I could go back and point out several instances where this makes no sense—for instance, Thompson in the privacy of his office acting like an idiot in front of his own men, who surely would notice that all of the sudden their boss was a moron—but on the other hand, it’s quite of an amusing, not to mention completely unexpected, twist. So I’ll just go ahead and enjoy it.

“I’m not really a butler!”
“I’m not really stupid!”
“Yay, plot twists for everyone!”

Even so, the end of the serial involves Thompson as a gag barely missing Spike, Michael and the girls with an arrow. (!!!)  Spike just gives him a big, “Oh, you!” hand gesture and everyone happily heads off. And so ends Our Tale.

“Ha, he nearly killed us! What a scamp!”

Wallace-o-Meter: Abel indeed throws a bunch of people into a death trap at the end is the climax of the book, although Elaine and Howett aren’t among them. In the book, though, it’s a flooding cellar, which perhaps inspired the trap the serial’s Spike nearly drowned in at one point. The identity of the Archer is different, since Michael is dead before the book starts in the novel. Unsurprisingly, in the novel Abe(l) meets his end via the Archer’s bow, not offstage by a cop’s bullet as he does here.

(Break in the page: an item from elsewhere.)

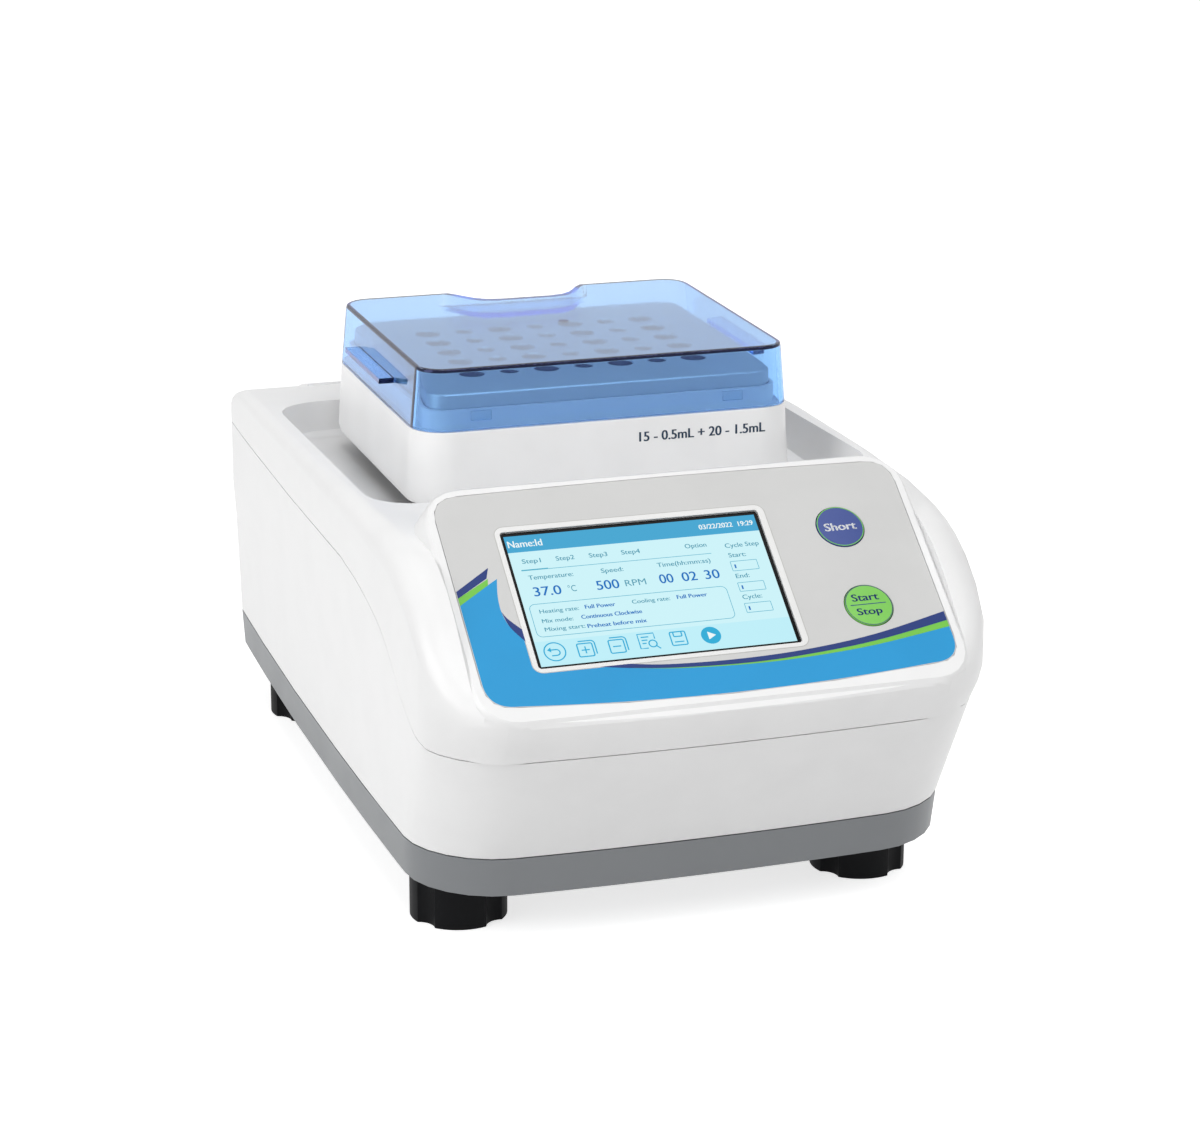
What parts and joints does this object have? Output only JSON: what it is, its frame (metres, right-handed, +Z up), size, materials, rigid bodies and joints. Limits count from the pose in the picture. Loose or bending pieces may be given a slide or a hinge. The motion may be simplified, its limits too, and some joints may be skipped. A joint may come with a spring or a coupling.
{
  "type": "incubated benchtop shaker",
  "caption": "Benchtop heating and cooling shaker: moulded casing with a sloped touch-screen console, and an orbiting tube block under a clear blue lift-off lid.",
  "frame": {"origin": "middle of the footprint, on the surface that the feet stand on", "axes": "+Z up, +Y from the console at the front to the rear panel, +X to the right of someone facing the console"},
  "size_m": [0.2446, 0.403, 0.214],
  "materials": {
    "white_abs": "satin moulded",
    "grey_abs": "satin moulded",
    "foot_rubber": "matt moulded",
    "overlay_film": "fine matt film with printed fields",
    "display_glass": "glossy lit display",
    "blue_key": "satin",
    "green_key": "satin",
    "black_nylon": "matt moulded",
    "plated_steel": "zinc plated",
    "anodised_aluminium": "satin anodised",
    "circuit_board": "solder mask",
    "alumina": "matt ceramic",
    "insulation_foam": "closed-cell foam",
    "blue_polycarbonate": "clear tinted"
  },
  "bodies": {
    "casing": {"foot_front_left": "foot_rubber", "foot_front_right": "foot_rubber", "foot_rear_left": "foot_rubber", "foot_rear_right": "foot_rubber", "base_pan": "grey_abs", "lower_casing": "white_abs", "top_cover": "white_abs", "panel_overlay": "overlay_film", "touch_glass": "display_glass", "display_module": "black_nylon", "control_board": "circuit_board", "short_switch": "black_nylon", "start_stop_switch": "black_nylon", "rear_panel": "grey_abs", "mains_inlet": "black_nylon", "rocker_frame": "black_nylon", "usb_port": "plated_steel", "fan_frame": "black_nylon", "chassis_plate": "plated_steel", "power_supply": "plated_steel", "drive_motor": "black_nylon", "main_bearing": "plated_steel", "idler_post_left": "anodised_aluminium", "idler_post_right": "anodised_aluminium"},
    "drive_shaft": {"eccentric_shaft": "plated_steel", "counterweight": "plated_steel"},
    "shaking_head": {"shaker_platform": "anodised_aluminium", "pin_bearing": "plated_steel", "idler_bush_left": "plated_steel", "idler_bush_right": "plated_steel", "head_base": "black_nylon", "heat_sink": "anodised_aluminium", "thermoelectric_module_left": "alumina", "thermoelectric_module_right": "alumina", "heat_block": "anodised_aluminium", "insulation_jacket": "insulation_foam", "head_housing": "white_abs"},
    "idler_left": {"idler_crank_left": "plated_steel"},
    "idler_right": {"idler_crank_right": "plated_steel"},
    "lid": {"lid": "blue_polycarbonate"},
    "short_key": {"short_button": "blue_key"},
    "start_stop_key": {"start_stop_button": "green_key"},
    "power_switch": {"power_rocker": "black_nylon"},
    "fuse_holder": {"fuse_drawer": "black_nylon"},
    "fan": {"fan_rotor": "black_nylon"}
  },
  "joints": [
    {"name": "eccentric_spin", "type": "hinge", "parent": "casing", "child": "drive_shaft", "pos_m": [-0.0015, 0.0335, 0.085], "axis": [0, 0, 1], "continuous": true},
    {"name": "platform_orbit", "type": "hinge", "parent": "drive_shaft", "child": "shaking_head", "pos_m": [0, 0.0335, 0.098], "axis": [0, 0, 1], "continuous": true},
    {"name": "idler_left_spin", "type": "hinge", "parent": "casing", "child": "idler_left", "pos_m": [-0.0495, 0.0335, 0.07], "axis": [0, 0, 1], "continuous": true},
    {"name": "idler_right_spin", "type": "hinge", "parent": "casing", "child": "idler_right", "pos_m": [0.0465, 0.0335, 0.07], "axis": [0, 0, 1], "continuous": true},
    {"name": "lid_lift", "type": "slide", "parent": "shaking_head", "child": "lid", "axis": [0, 0, 1], "range_m": [0, 0.08]},
    {"name": "short_press", "type": "slide", "parent": "casing", "child": "short_key", "axis": [0, 0.592, -0.8059], "range_m": [0, 0.0008], "stiffness_N_per_m": 2500, "springref_m": -0.0002},
    {"name": "start_stop_press", "type": "slide", "parent": "casing", "child": "start_stop_key", "axis": [0, 0.592, -0.8059], "range_m": [0, 0.0008], "stiffness_N_per_m": 2500, "springref_m": -0.0002},
    {"name": "power_rock", "type": "hinge", "parent": "casing", "child": "power_switch", "pos_m": [0.066, 0.19386, 0.114], "axis": [1, 0, 0], "range_deg": [0, 16]},
    {"name": "fuse_drawer_pull", "type": "slide", "parent": "casing", "child": "fuse_holder", "axis": [0, 1, 0], "range_m": [0, 0.018]},
    {"name": "fan_spin", "type": "hinge", "parent": "casing", "child": "fan", "pos_m": [0, 0.1792, 0.091], "axis": [0, 1, 0], "continuous": true}
  ],
  "couplings": [
    {"joint": "platform_orbit", "follows": "eccentric_spin", "ratio": -1},
    {"joint": "idler_left_spin", "follows": "eccentric_spin", "ratio": 1},
    {"joint": "idler_right_spin", "follows": "eccentric_spin", "ratio": 1}
  ]
}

All in all, not much is taken from Wallace’s book save for a very loose interpretations of Garr Castle. Even character names were often altered for no apparent reason; Abe became Abel, Walter Howett became John Howett. The book’s hero doesn’t appear in the serial at all, while Spike Holland, a reporter and secondary character in the novel, becomes an insurance investigator hero. Abel has a few henchmen in the book, but isn’t masterminding heists or anything remotely of that nature.

On the whole, Columbia appears to have used The Green Archer as the extremely loose basis for this serial not because it was a good fit, but rather because presumably they had the rights to the book already and decided to use them.

Who’s Who:

As you’d expect on a low-budget deal like this, there was a premium placed on getting the sort of veteran actors who could quickly learn their lines and hit their marks. For instance, Kit Guard, who played Dinky, racked up nearly 350 often uncredited film credits in his career. It’s quite possible Dinky was the highest profile role he ever had.

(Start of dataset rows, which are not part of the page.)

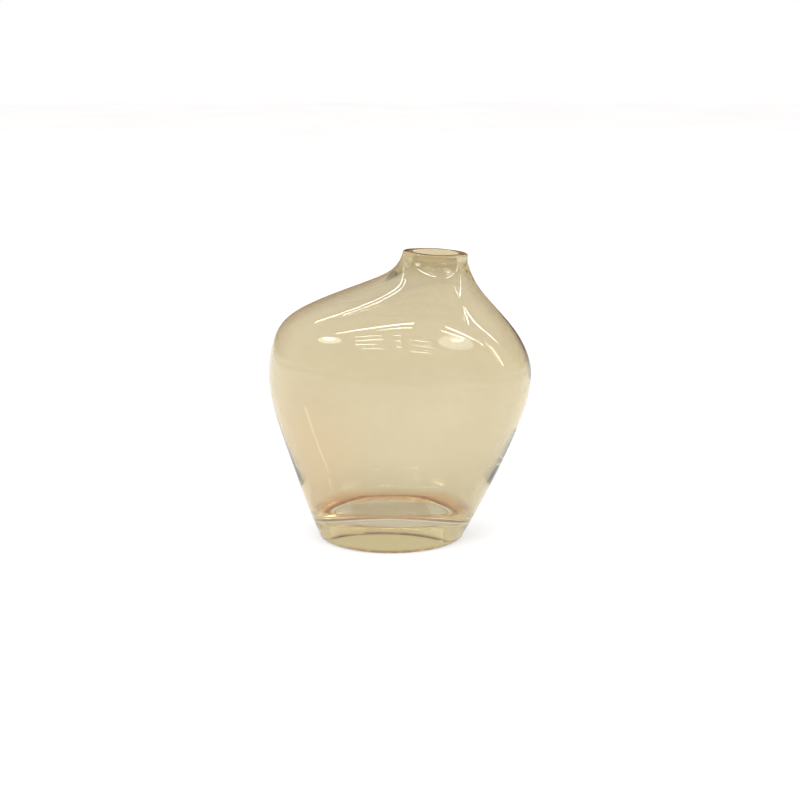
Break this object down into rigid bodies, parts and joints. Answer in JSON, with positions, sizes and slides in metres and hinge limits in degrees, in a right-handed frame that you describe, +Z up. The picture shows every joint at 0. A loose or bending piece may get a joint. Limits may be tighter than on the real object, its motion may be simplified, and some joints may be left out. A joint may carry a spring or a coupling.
{
  "type": "glass bud vase",
  "caption": "One-sided blown amber glass bud vase, flattened front to back, with a thick base, a neck set to one side and a leaning cut lip; a blank paper label sits under the foot.",
  "frame": {"origin": "centre of the foot, on the surface that the vase stands on", "axes": "+Z up, +X towards the side that the neck and the mouth are set to, +Y towards the back"},
  "size_m": [0.1359, 0.0972, 0.1508],
  "materials": {
    "amber_glass": "clear fire-polished amber glass",
    "label_paper": "uncoated blank paper"
  },
  "bodies": {
    "root": {"glass_vessel": "amber_glass", "base_label": "label_paper"}
  },
  "joints": []
}
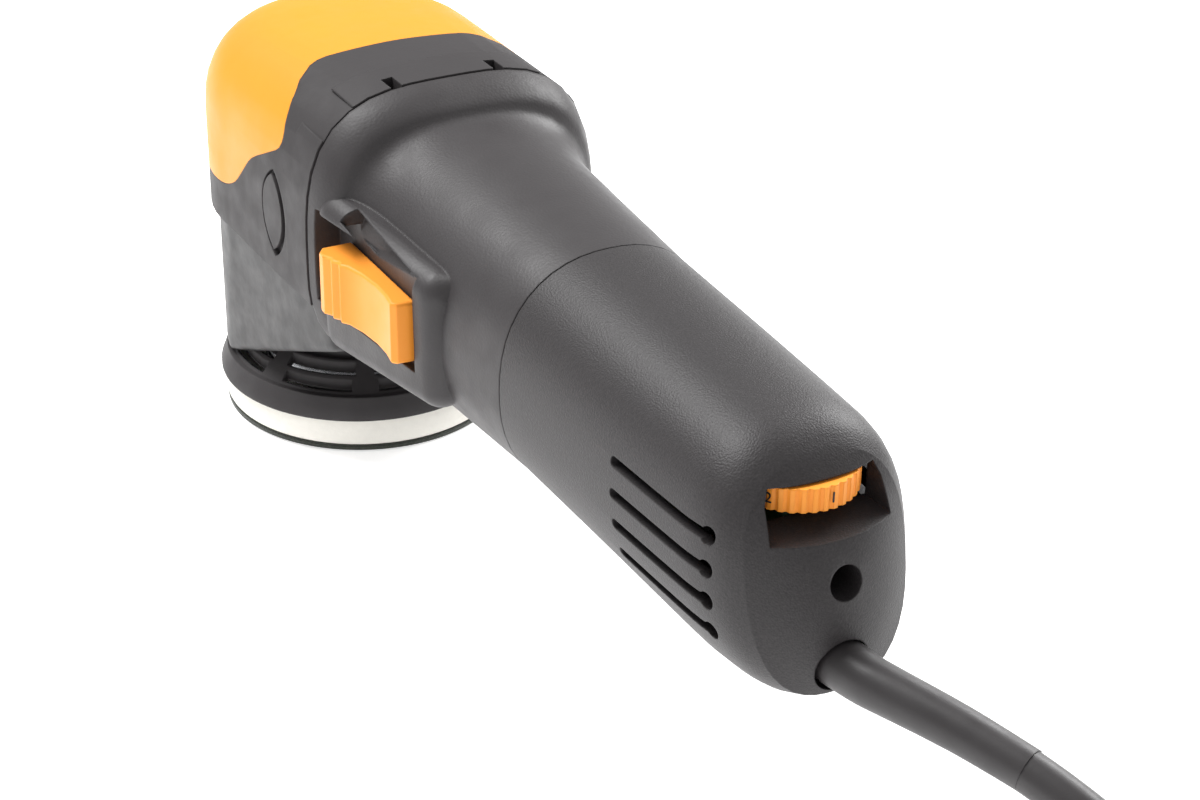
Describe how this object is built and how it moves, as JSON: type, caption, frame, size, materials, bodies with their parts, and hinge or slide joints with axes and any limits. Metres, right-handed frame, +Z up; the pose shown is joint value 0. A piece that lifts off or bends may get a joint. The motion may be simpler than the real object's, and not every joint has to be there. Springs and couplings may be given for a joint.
{
  "type": "dual action polisher",
  "caption": "Mains powered dual action polisher: head with an orbiting foam pad, slim motor grip with slide switch, speed dial and a hank of cord with plug.",
  "frame": {"origin": "on the drive spindle's axis, in the plane of the foam pad's working face", "axes": "+Z up along the drive spindle, +Y towards the head's nose, -Y towards the cord, +X to the tool's right (the slide switch is on the left, -X)"},
  "size_m": [0.0844, 0.6384, 0.1174],
  "materials": {
    "cap_amber": "satin",
    "rubber_black": "soft matte",
    "housing_black": "fine grain",
    "cast_aluminium": "die cast",
    "casting_black": "smooth matt paint",
    "steel": "bright",
    "dark_plastic": "moulded",
    "copper": "enamelled wire",
    "laminations": "stacked sheet",
    "brass": "stamped",
    "carbon": "pressed carbon",
    "felt": "felt",
    "board": "circuit board",
    "orange": "satin",
    "cord_rubber": "rubber sheath",
    "foam": "foam",
    "hook": "hook and loop",
    "plate_black": "glass filled"
  },
  "bodies": {
    "tool": {"head_cap": "cap_amber", "head_cover": "rubber_black", "gear_housing": "cast_aluminium", "pinion_plate": "cast_aluminium", "bearing_housing": "casting_black", "casting_screws": "steel", "flange_screws": "steel", "shroud": "rubber_black", "shroud_screws": "steel", "spindle_top_bearing": "steel", "spindle_bearing": "steel", "bearing_retainer": "steel", "retainer_screws": "steel", "felt_seal": "felt", "pinion_bearing": "steel", "motor_housing": "housing_black", "stator_core": "laminations", "stator_coils": "copper", "air_baffle": "dark_plastic", "rear_bearing": "steel", "bearing_bush": "cord_rubber", "brush_holders": "brass", "carbon_brushes": "carbon", "brush_springs": "steel", "switch_body": "dark_plastic", "rear_cover": "housing_black", "cover_screw": "steel", "cord_clamp": "dark_plastic", "clamp_screws": "steel", "speed_board": "board", "cord_guard": "cord_rubber", "mains_cord": "cord_rubber", "cord_tail": "cord_rubber", "cord_hank": "cord_rubber", "hank_ties": "dark_plastic", "plug": "cord_rubber", "plug_pins": "brass"},
    "armature": {"armature_shaft": "steel", "armature_core": "laminations", "armature_windings": "copper", "commutator": "copper", "cooling_fan": "dark_plastic", "pinion": "steel"},
    "spindle": {"spindle": "steel", "crown_gear": "steel", "counterweight": "steel", "plate_bearings": "steel"},
    "plate": {"plate_bolt": "steel", "backing_plate": "plate_black", "foam_pad": "foam", "hook_disc": "hook"},
    "slider": {"switch_slider": "orange", "switch_rod": "dark_plastic"},
    "dial": {"speed_dial": "orange"}
  },
  "joints": [
    {"name": "spindle_spin", "type": "hinge", "parent": "tool", "child": "spindle", "pos_m": [0, 0, 0.04], "axis": [0, 0, 1], "continuous": true},
    {"name": "armature_spin", "type": "hinge", "parent": "tool", "child": "armature", "pos_m": [0, -0.1, 0.0753], "axis": [0, 1, 0], "continuous": true},
    {"name": "plate_spin", "type": "hinge", "parent": "spindle", "child": "plate", "pos_m": [0.00225, 0.0039, 0.02], "axis": [0, 0, 1], "continuous": true},
    {"name": "switch_slide", "type": "slide", "parent": "tool", "child": "slider", "axis": [0, 1, 0], "range_m": [0, 0.006]},
    {"name": "dial_turn", "type": "hinge", "parent": "tool", "child": "dial", "pos_m": [0, -0.2205, 0.0866], "axis": [0, 0, 1], "range_deg": [0, 270]}
  ],
  "couplings": [
    {"joint": "armature_spin", "follows": "spindle_spin", "ratio": -4.1111}
  ]
}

Same thing with the behind the camera people. Director James Horne had been grinding them out since the silent days, directing over 200 movies, serials and shorts between 1915 and his death in 1942. His early work was mainly on two-reelers, often for the Hal Roach Studio and starring such actors as Charlie Chase and Laurel & Hardy.

One such, Big Business (1929), starred the Boys as Christmas tree salesmen who get into a destructive tit for tat battle with perennial foil and slow burn artist James Finlayson. The short was one of the first 100 films chosen by the Library of Congress to be added to the then newly created National Film Registry. Aside from that, Mr. Horne later directed several Laurel & Hardy features, including one of their two great full-length films, Way Out West.

Unsurprisingly, Mr. Horne’s last years were spent as a house director of serials at Columbia. Other such projects included the serial The Shadow (in which Victor Jory played Lamont Cranston and his mind-clouding alter ego), as well as two serial featuring The Spider, a pulp knock-off of the Shadow. As well he helmed Terry and the Pirates, Captain Midnight and several other chapterplays.

Dorothy Fay, who played Elaine, is probably best known as the mother of John Ritter, and/or the wife of western star Tex Ritter. Sadly, she lived long enough to die two months after the early death of her son John.

Oddly, Abel Bellamy seems to have been the first screen role for the 48 year-old James Craven. His hammy performance suggests he may have been a stage actor previous to that. As with several other actors here, The Green Archer may have provided him with his most prominent screen role. He did, however, also play the villain two years later in the Captain Midnight serial. Mr. Craven continued to work onscreen and on TV until 1956. Past that, most of his parts were of the small, uncredited variety.

Fred Kelsey, the veteran comic actor who played Thompson, was probably the serial’s second most prominent actor. With nearly 450 (!) credits, he specialized in playing boobs and hotheads and boobish hotheads, many of them cops. His career spanned 1911 to the late ‘50s. Again, many of his roles were uncredited, but by sure dint of the number of appearances he made, he would have been a familiar face to audiences of the time.

Easily the biggest actor associated with the serial was Victor Jory, who played Spike. Mr. Jory had one of those crazy lives that actors back in the early days of film often led, ones most actors today could barely conceive of. For instance, the imposing and athletic Mr. Jory was the Coast Guard’s wrestling and boxing champion in his youth. (He was also married to the same woman for 50 years, something equally unimaginable in today’s Hollywood.)

Although he often played the hero, as here and as Lamont Cranston in The Shadow, Mr. Jory’s saturnine features and deep voice also kept him busy as a heavy. For instance, he played the brutal slave overseer and later carpetbagger Jonas Wilkerson in Gone with the Wind, and Injun Joe in the 1938 version of The Adventures of Tom Sawyer.

Over a long career Mr. Jory worked steadily in movies, radio and television. In 1959-1961 he starred in the syndicated TV series Manhunt. Given the odd nature of fame, however, Mr. Jory will be best remembered by many for co-starring in Cat-Woman on the Moon, or his role in the TV movie Devil Dog: Hound of Hell. Mr. Jory also appeared on a ton of classic TV shows. He continued working nearly until his death at 80 in 1982.